Proponents counter that argument by pointing to the state's mail-in absentee voting laws, which would actually be loosened under House Bill 351 and still won't require any photo identification. Only people who travel to the polls would have to show photo I.D.
That may provide a solution for elderly voters, but seems to make it easier to defraud the voting system by mail, opponents said.
"I find that to be a little bit of a disjointed thing," state Rep. Deborah Ross, D-Raleigh, said Tuesday.
Just how much fraud there is under existing election law is difficult to say, and opponents labeled House Bill 351 "a solution in search of a problem." Lewis said about 260 potential cases of voter fraud were referred to prosecutors in 2008, but added that he and others believe most instances of fraud unreported.
During Tuesday's hearing election officials and ordinary citizens stood up on both sides of this issue. Several local party members and poll volunteers said they knew voters who cast ballots in more than one county, or committed some other voting fraud.
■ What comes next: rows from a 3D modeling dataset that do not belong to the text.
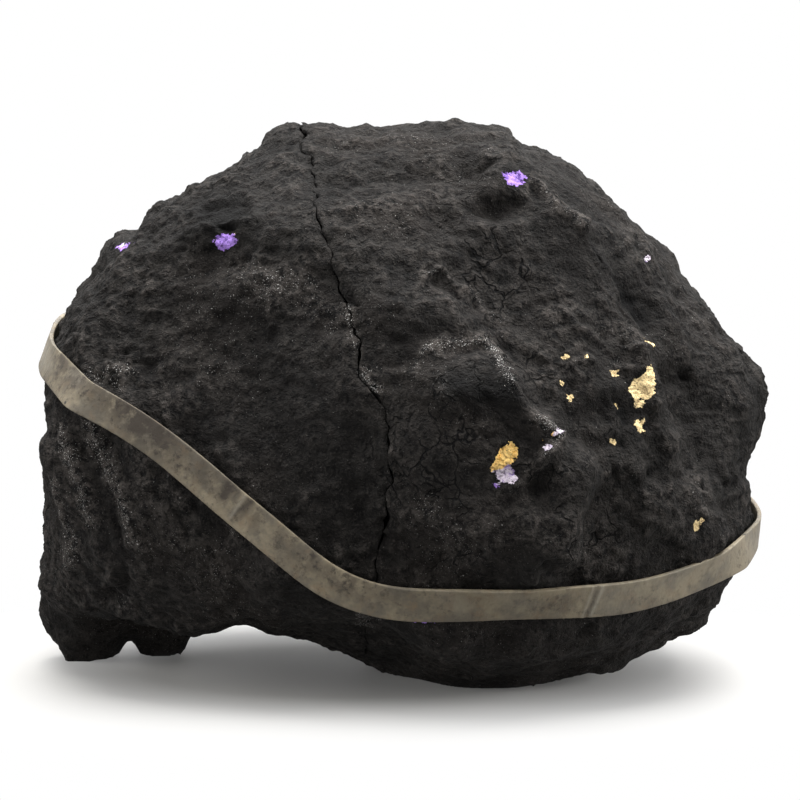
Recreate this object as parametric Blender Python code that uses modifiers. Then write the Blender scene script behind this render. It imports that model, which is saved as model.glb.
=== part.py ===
"""A calcite geode with a black crust, split in two and held shut by a stretched rubber band.

The stone is one lumpy body: a sphere whose points are moved onto an outline seen from the front,
given a depth, and then raised or hollowed by named features. A jagged sheet parts it in two halves.
The band follows the stone's section as a stretched loop does: it bridges the hollows and lies on the
bumps. Metres, +Z up, the crack and the low run of the band face -Y.
"""

import math

import bmesh
import bpy
import numpy as np

MM = 0.001

# Where every object stands, so that the origin lies under the middle of the whole
PLACE = np.array([-0.5, -0.6, 0.0]) * MM

# Driving dimensions of the stone
STONE_CENTRE = np.array([0.0, 0.0, 42.0]) * MM
FRONT_DEPTH = 40.0 * MM
BACK_DEPTH = 44.0 * MM
FULLNESS = 0.80
LEAN = 4.2
SPHERE_CUTS = 5
OUTLINE_FADE = 14.0 * MM
BROAD_HARMONICS = 5

# The stone's outline seen from the front, as (x, z), from the left side over the top
OUTLINE = np.array([
    (-53.2, 40.0), (-54.2, 47.6), (-51.4, 54.9), (-48.6, 60.9), (-43.8, 67.4), (-40.3, 67.8),
    (-37.8, 71.2), (-34.0, 71.8), (-27.8, 74.8), (-21.8, 79.6), (-18.4, 82.6), (-14.6, 83.0),
    (-8.0, 81.6), (-2.0, 81.8), (4.0, 83.0), (9.6, 83.8), (15.6, 83.2), (18.8, 80.2),
    (22.3, 79.6), (28.2, 76.2), (31.2, 73.6), (34.2, 69.6), (42.2, 60.6), (46.8, 52.2),
    (53.2, 46.0), (53.6, 42.8), (52.0, 36.8), (50.0, 31.8), (52.4, 24.4), (51.4, 16.2),
    (47.4, 8.2), (41.0, 3.0), (30.0, -0.4), (16.0, -1.8), (4.0, -1.2), (-6.0, 1.0),
    (-18.0, 5.5), (-30.0, 8.0), (-42.0, 8.5), (-50.0, 8.0), (-55.0, 12.5), (-55.6, 18.0),
    (-54.4, 28.0),
]) * MM


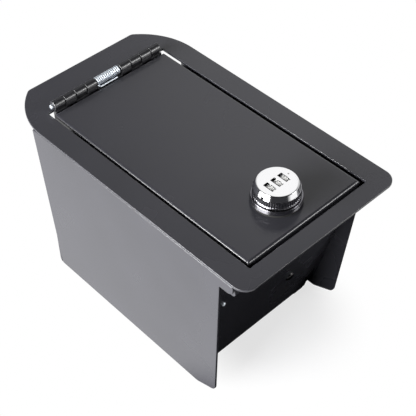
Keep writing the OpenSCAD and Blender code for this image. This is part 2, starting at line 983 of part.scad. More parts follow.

But no names were given in these anecdotes.
People on both sides of the bill pointed to election problems in Washington County, where irregularities forced local officials to call a redo in their election for sheriff. Depending on your point of view, the fact that four dead people ended up on a voter history in the county is either proof that voter I.D. overhauls are needed, or just an overblown case with a simple explanation.
There are also questions about how many registered North Carolina voters don't have picture I.D. The State Board of Elections compared its records to the N.C. Division of Motor Vehicles' and found some 460,000 people on its rolls without a drivers' license, Lewis said. But the chairman said he believes the actual number of voters without photo I.D.s is more like 200,000, because the checks didn't take into account military I.D.s and other government I.D.s that would be accepted at the polls.
"There's no one central entity that issues I.D.s," Lewis said.
The two sides also can't get together on how much it would cost the state to issue free I.D.s to people who need them. Lewis said legislative staffers are working to answer that question in a fiscal note that will be attached to the bill. But the Institute for Southern Studies estimated the cost by examining other states that have implemented photo I.D. laws in recent years, and it's "conservative estimate" is that it will cost "at least $18 million" to make the I.D.s and educate voters about new requirements, Institute Executive Director Chris Kromm said.
With legislators cutting state jobs — likely including teaching jobs — to balance the budget this year, this is unnecessary spending, Kromm and several others argued Tuesday.
Beyond the sweeping descriptions of how requiring photo I.D. at the polls would affect senior citizens, poor people and minorities, there were several concrete examples of people who could be denied their vote if this bill passes. That includes women who get married and change their names shortly before an election. Ashely Foxx of Durham explained to legislators how long that process took her, saying if she'd started it within a month of an election, she wouldn't have been able to finalize her name change in time to vote.
People who move often and don't keep their drivers license up to date would also be adversely affected, according to Allison Riggs, an attorney with the Southern Coalition for Social Justice. Statistically, that would affect black people and Latinos far more than whites, Riggs said.
But there's an answer for that: People with out-of-date drivers licenses will be allowed to vote, even if those licenses have an out-of-precinct address, Gerry Cohen, who heads up the General Assembly's legislative drafting division, told legislators Tuesday.
The racial component of this debate simmered throughout Tuesday's hearing and debate that followed among committee members, particularly for those old enough to remember the Civil Rights Movement.
"What you're doing is an abomination," state Rep. Henry Michaux, D-Durham, told bill sponsors.
Michaux, who is black, added that he knows people who died to make sure people of all races could vote safely in North Carolina. The bill's white sponsors said their bill isn't meant to keep any legal voters from voting, it's to shut down fraud.
People of both races said they found that hard to believe.
"I'm telling you, I fought for a lot of things in my life," said Martha Carmichael, who is 79, white, and lives in a Chapel Hill nursing home. "And I'm seeing everything go backwards. And I know what this is about."
Tuesday's debate focused on the Voter I.D. portion of House Bill 351, which appears to be its most controversial section. But there are several other parts to the bill that make relatively major changes to state law, including:
- Making it illegal for people and businesses who have a state contract over $25,000 to make a contribution of over $1,000 to state officials with the power to help award that contract, during the term of the contract. Supporters said this is meant to cut down on pay-to-play politics. Detractors noted that the bill doesn't prevent donations immediately before, or after, the life of the contract.
- Allowing registered voters in a precinct, and outside observers, to challenge specific voters if they don't believe that voter has showed photo I.D. at the polls.
- New language to push political campaign officers to quickly report campaign violations.
- New rules to limit the State Board of Elections chairman to two two-year terms.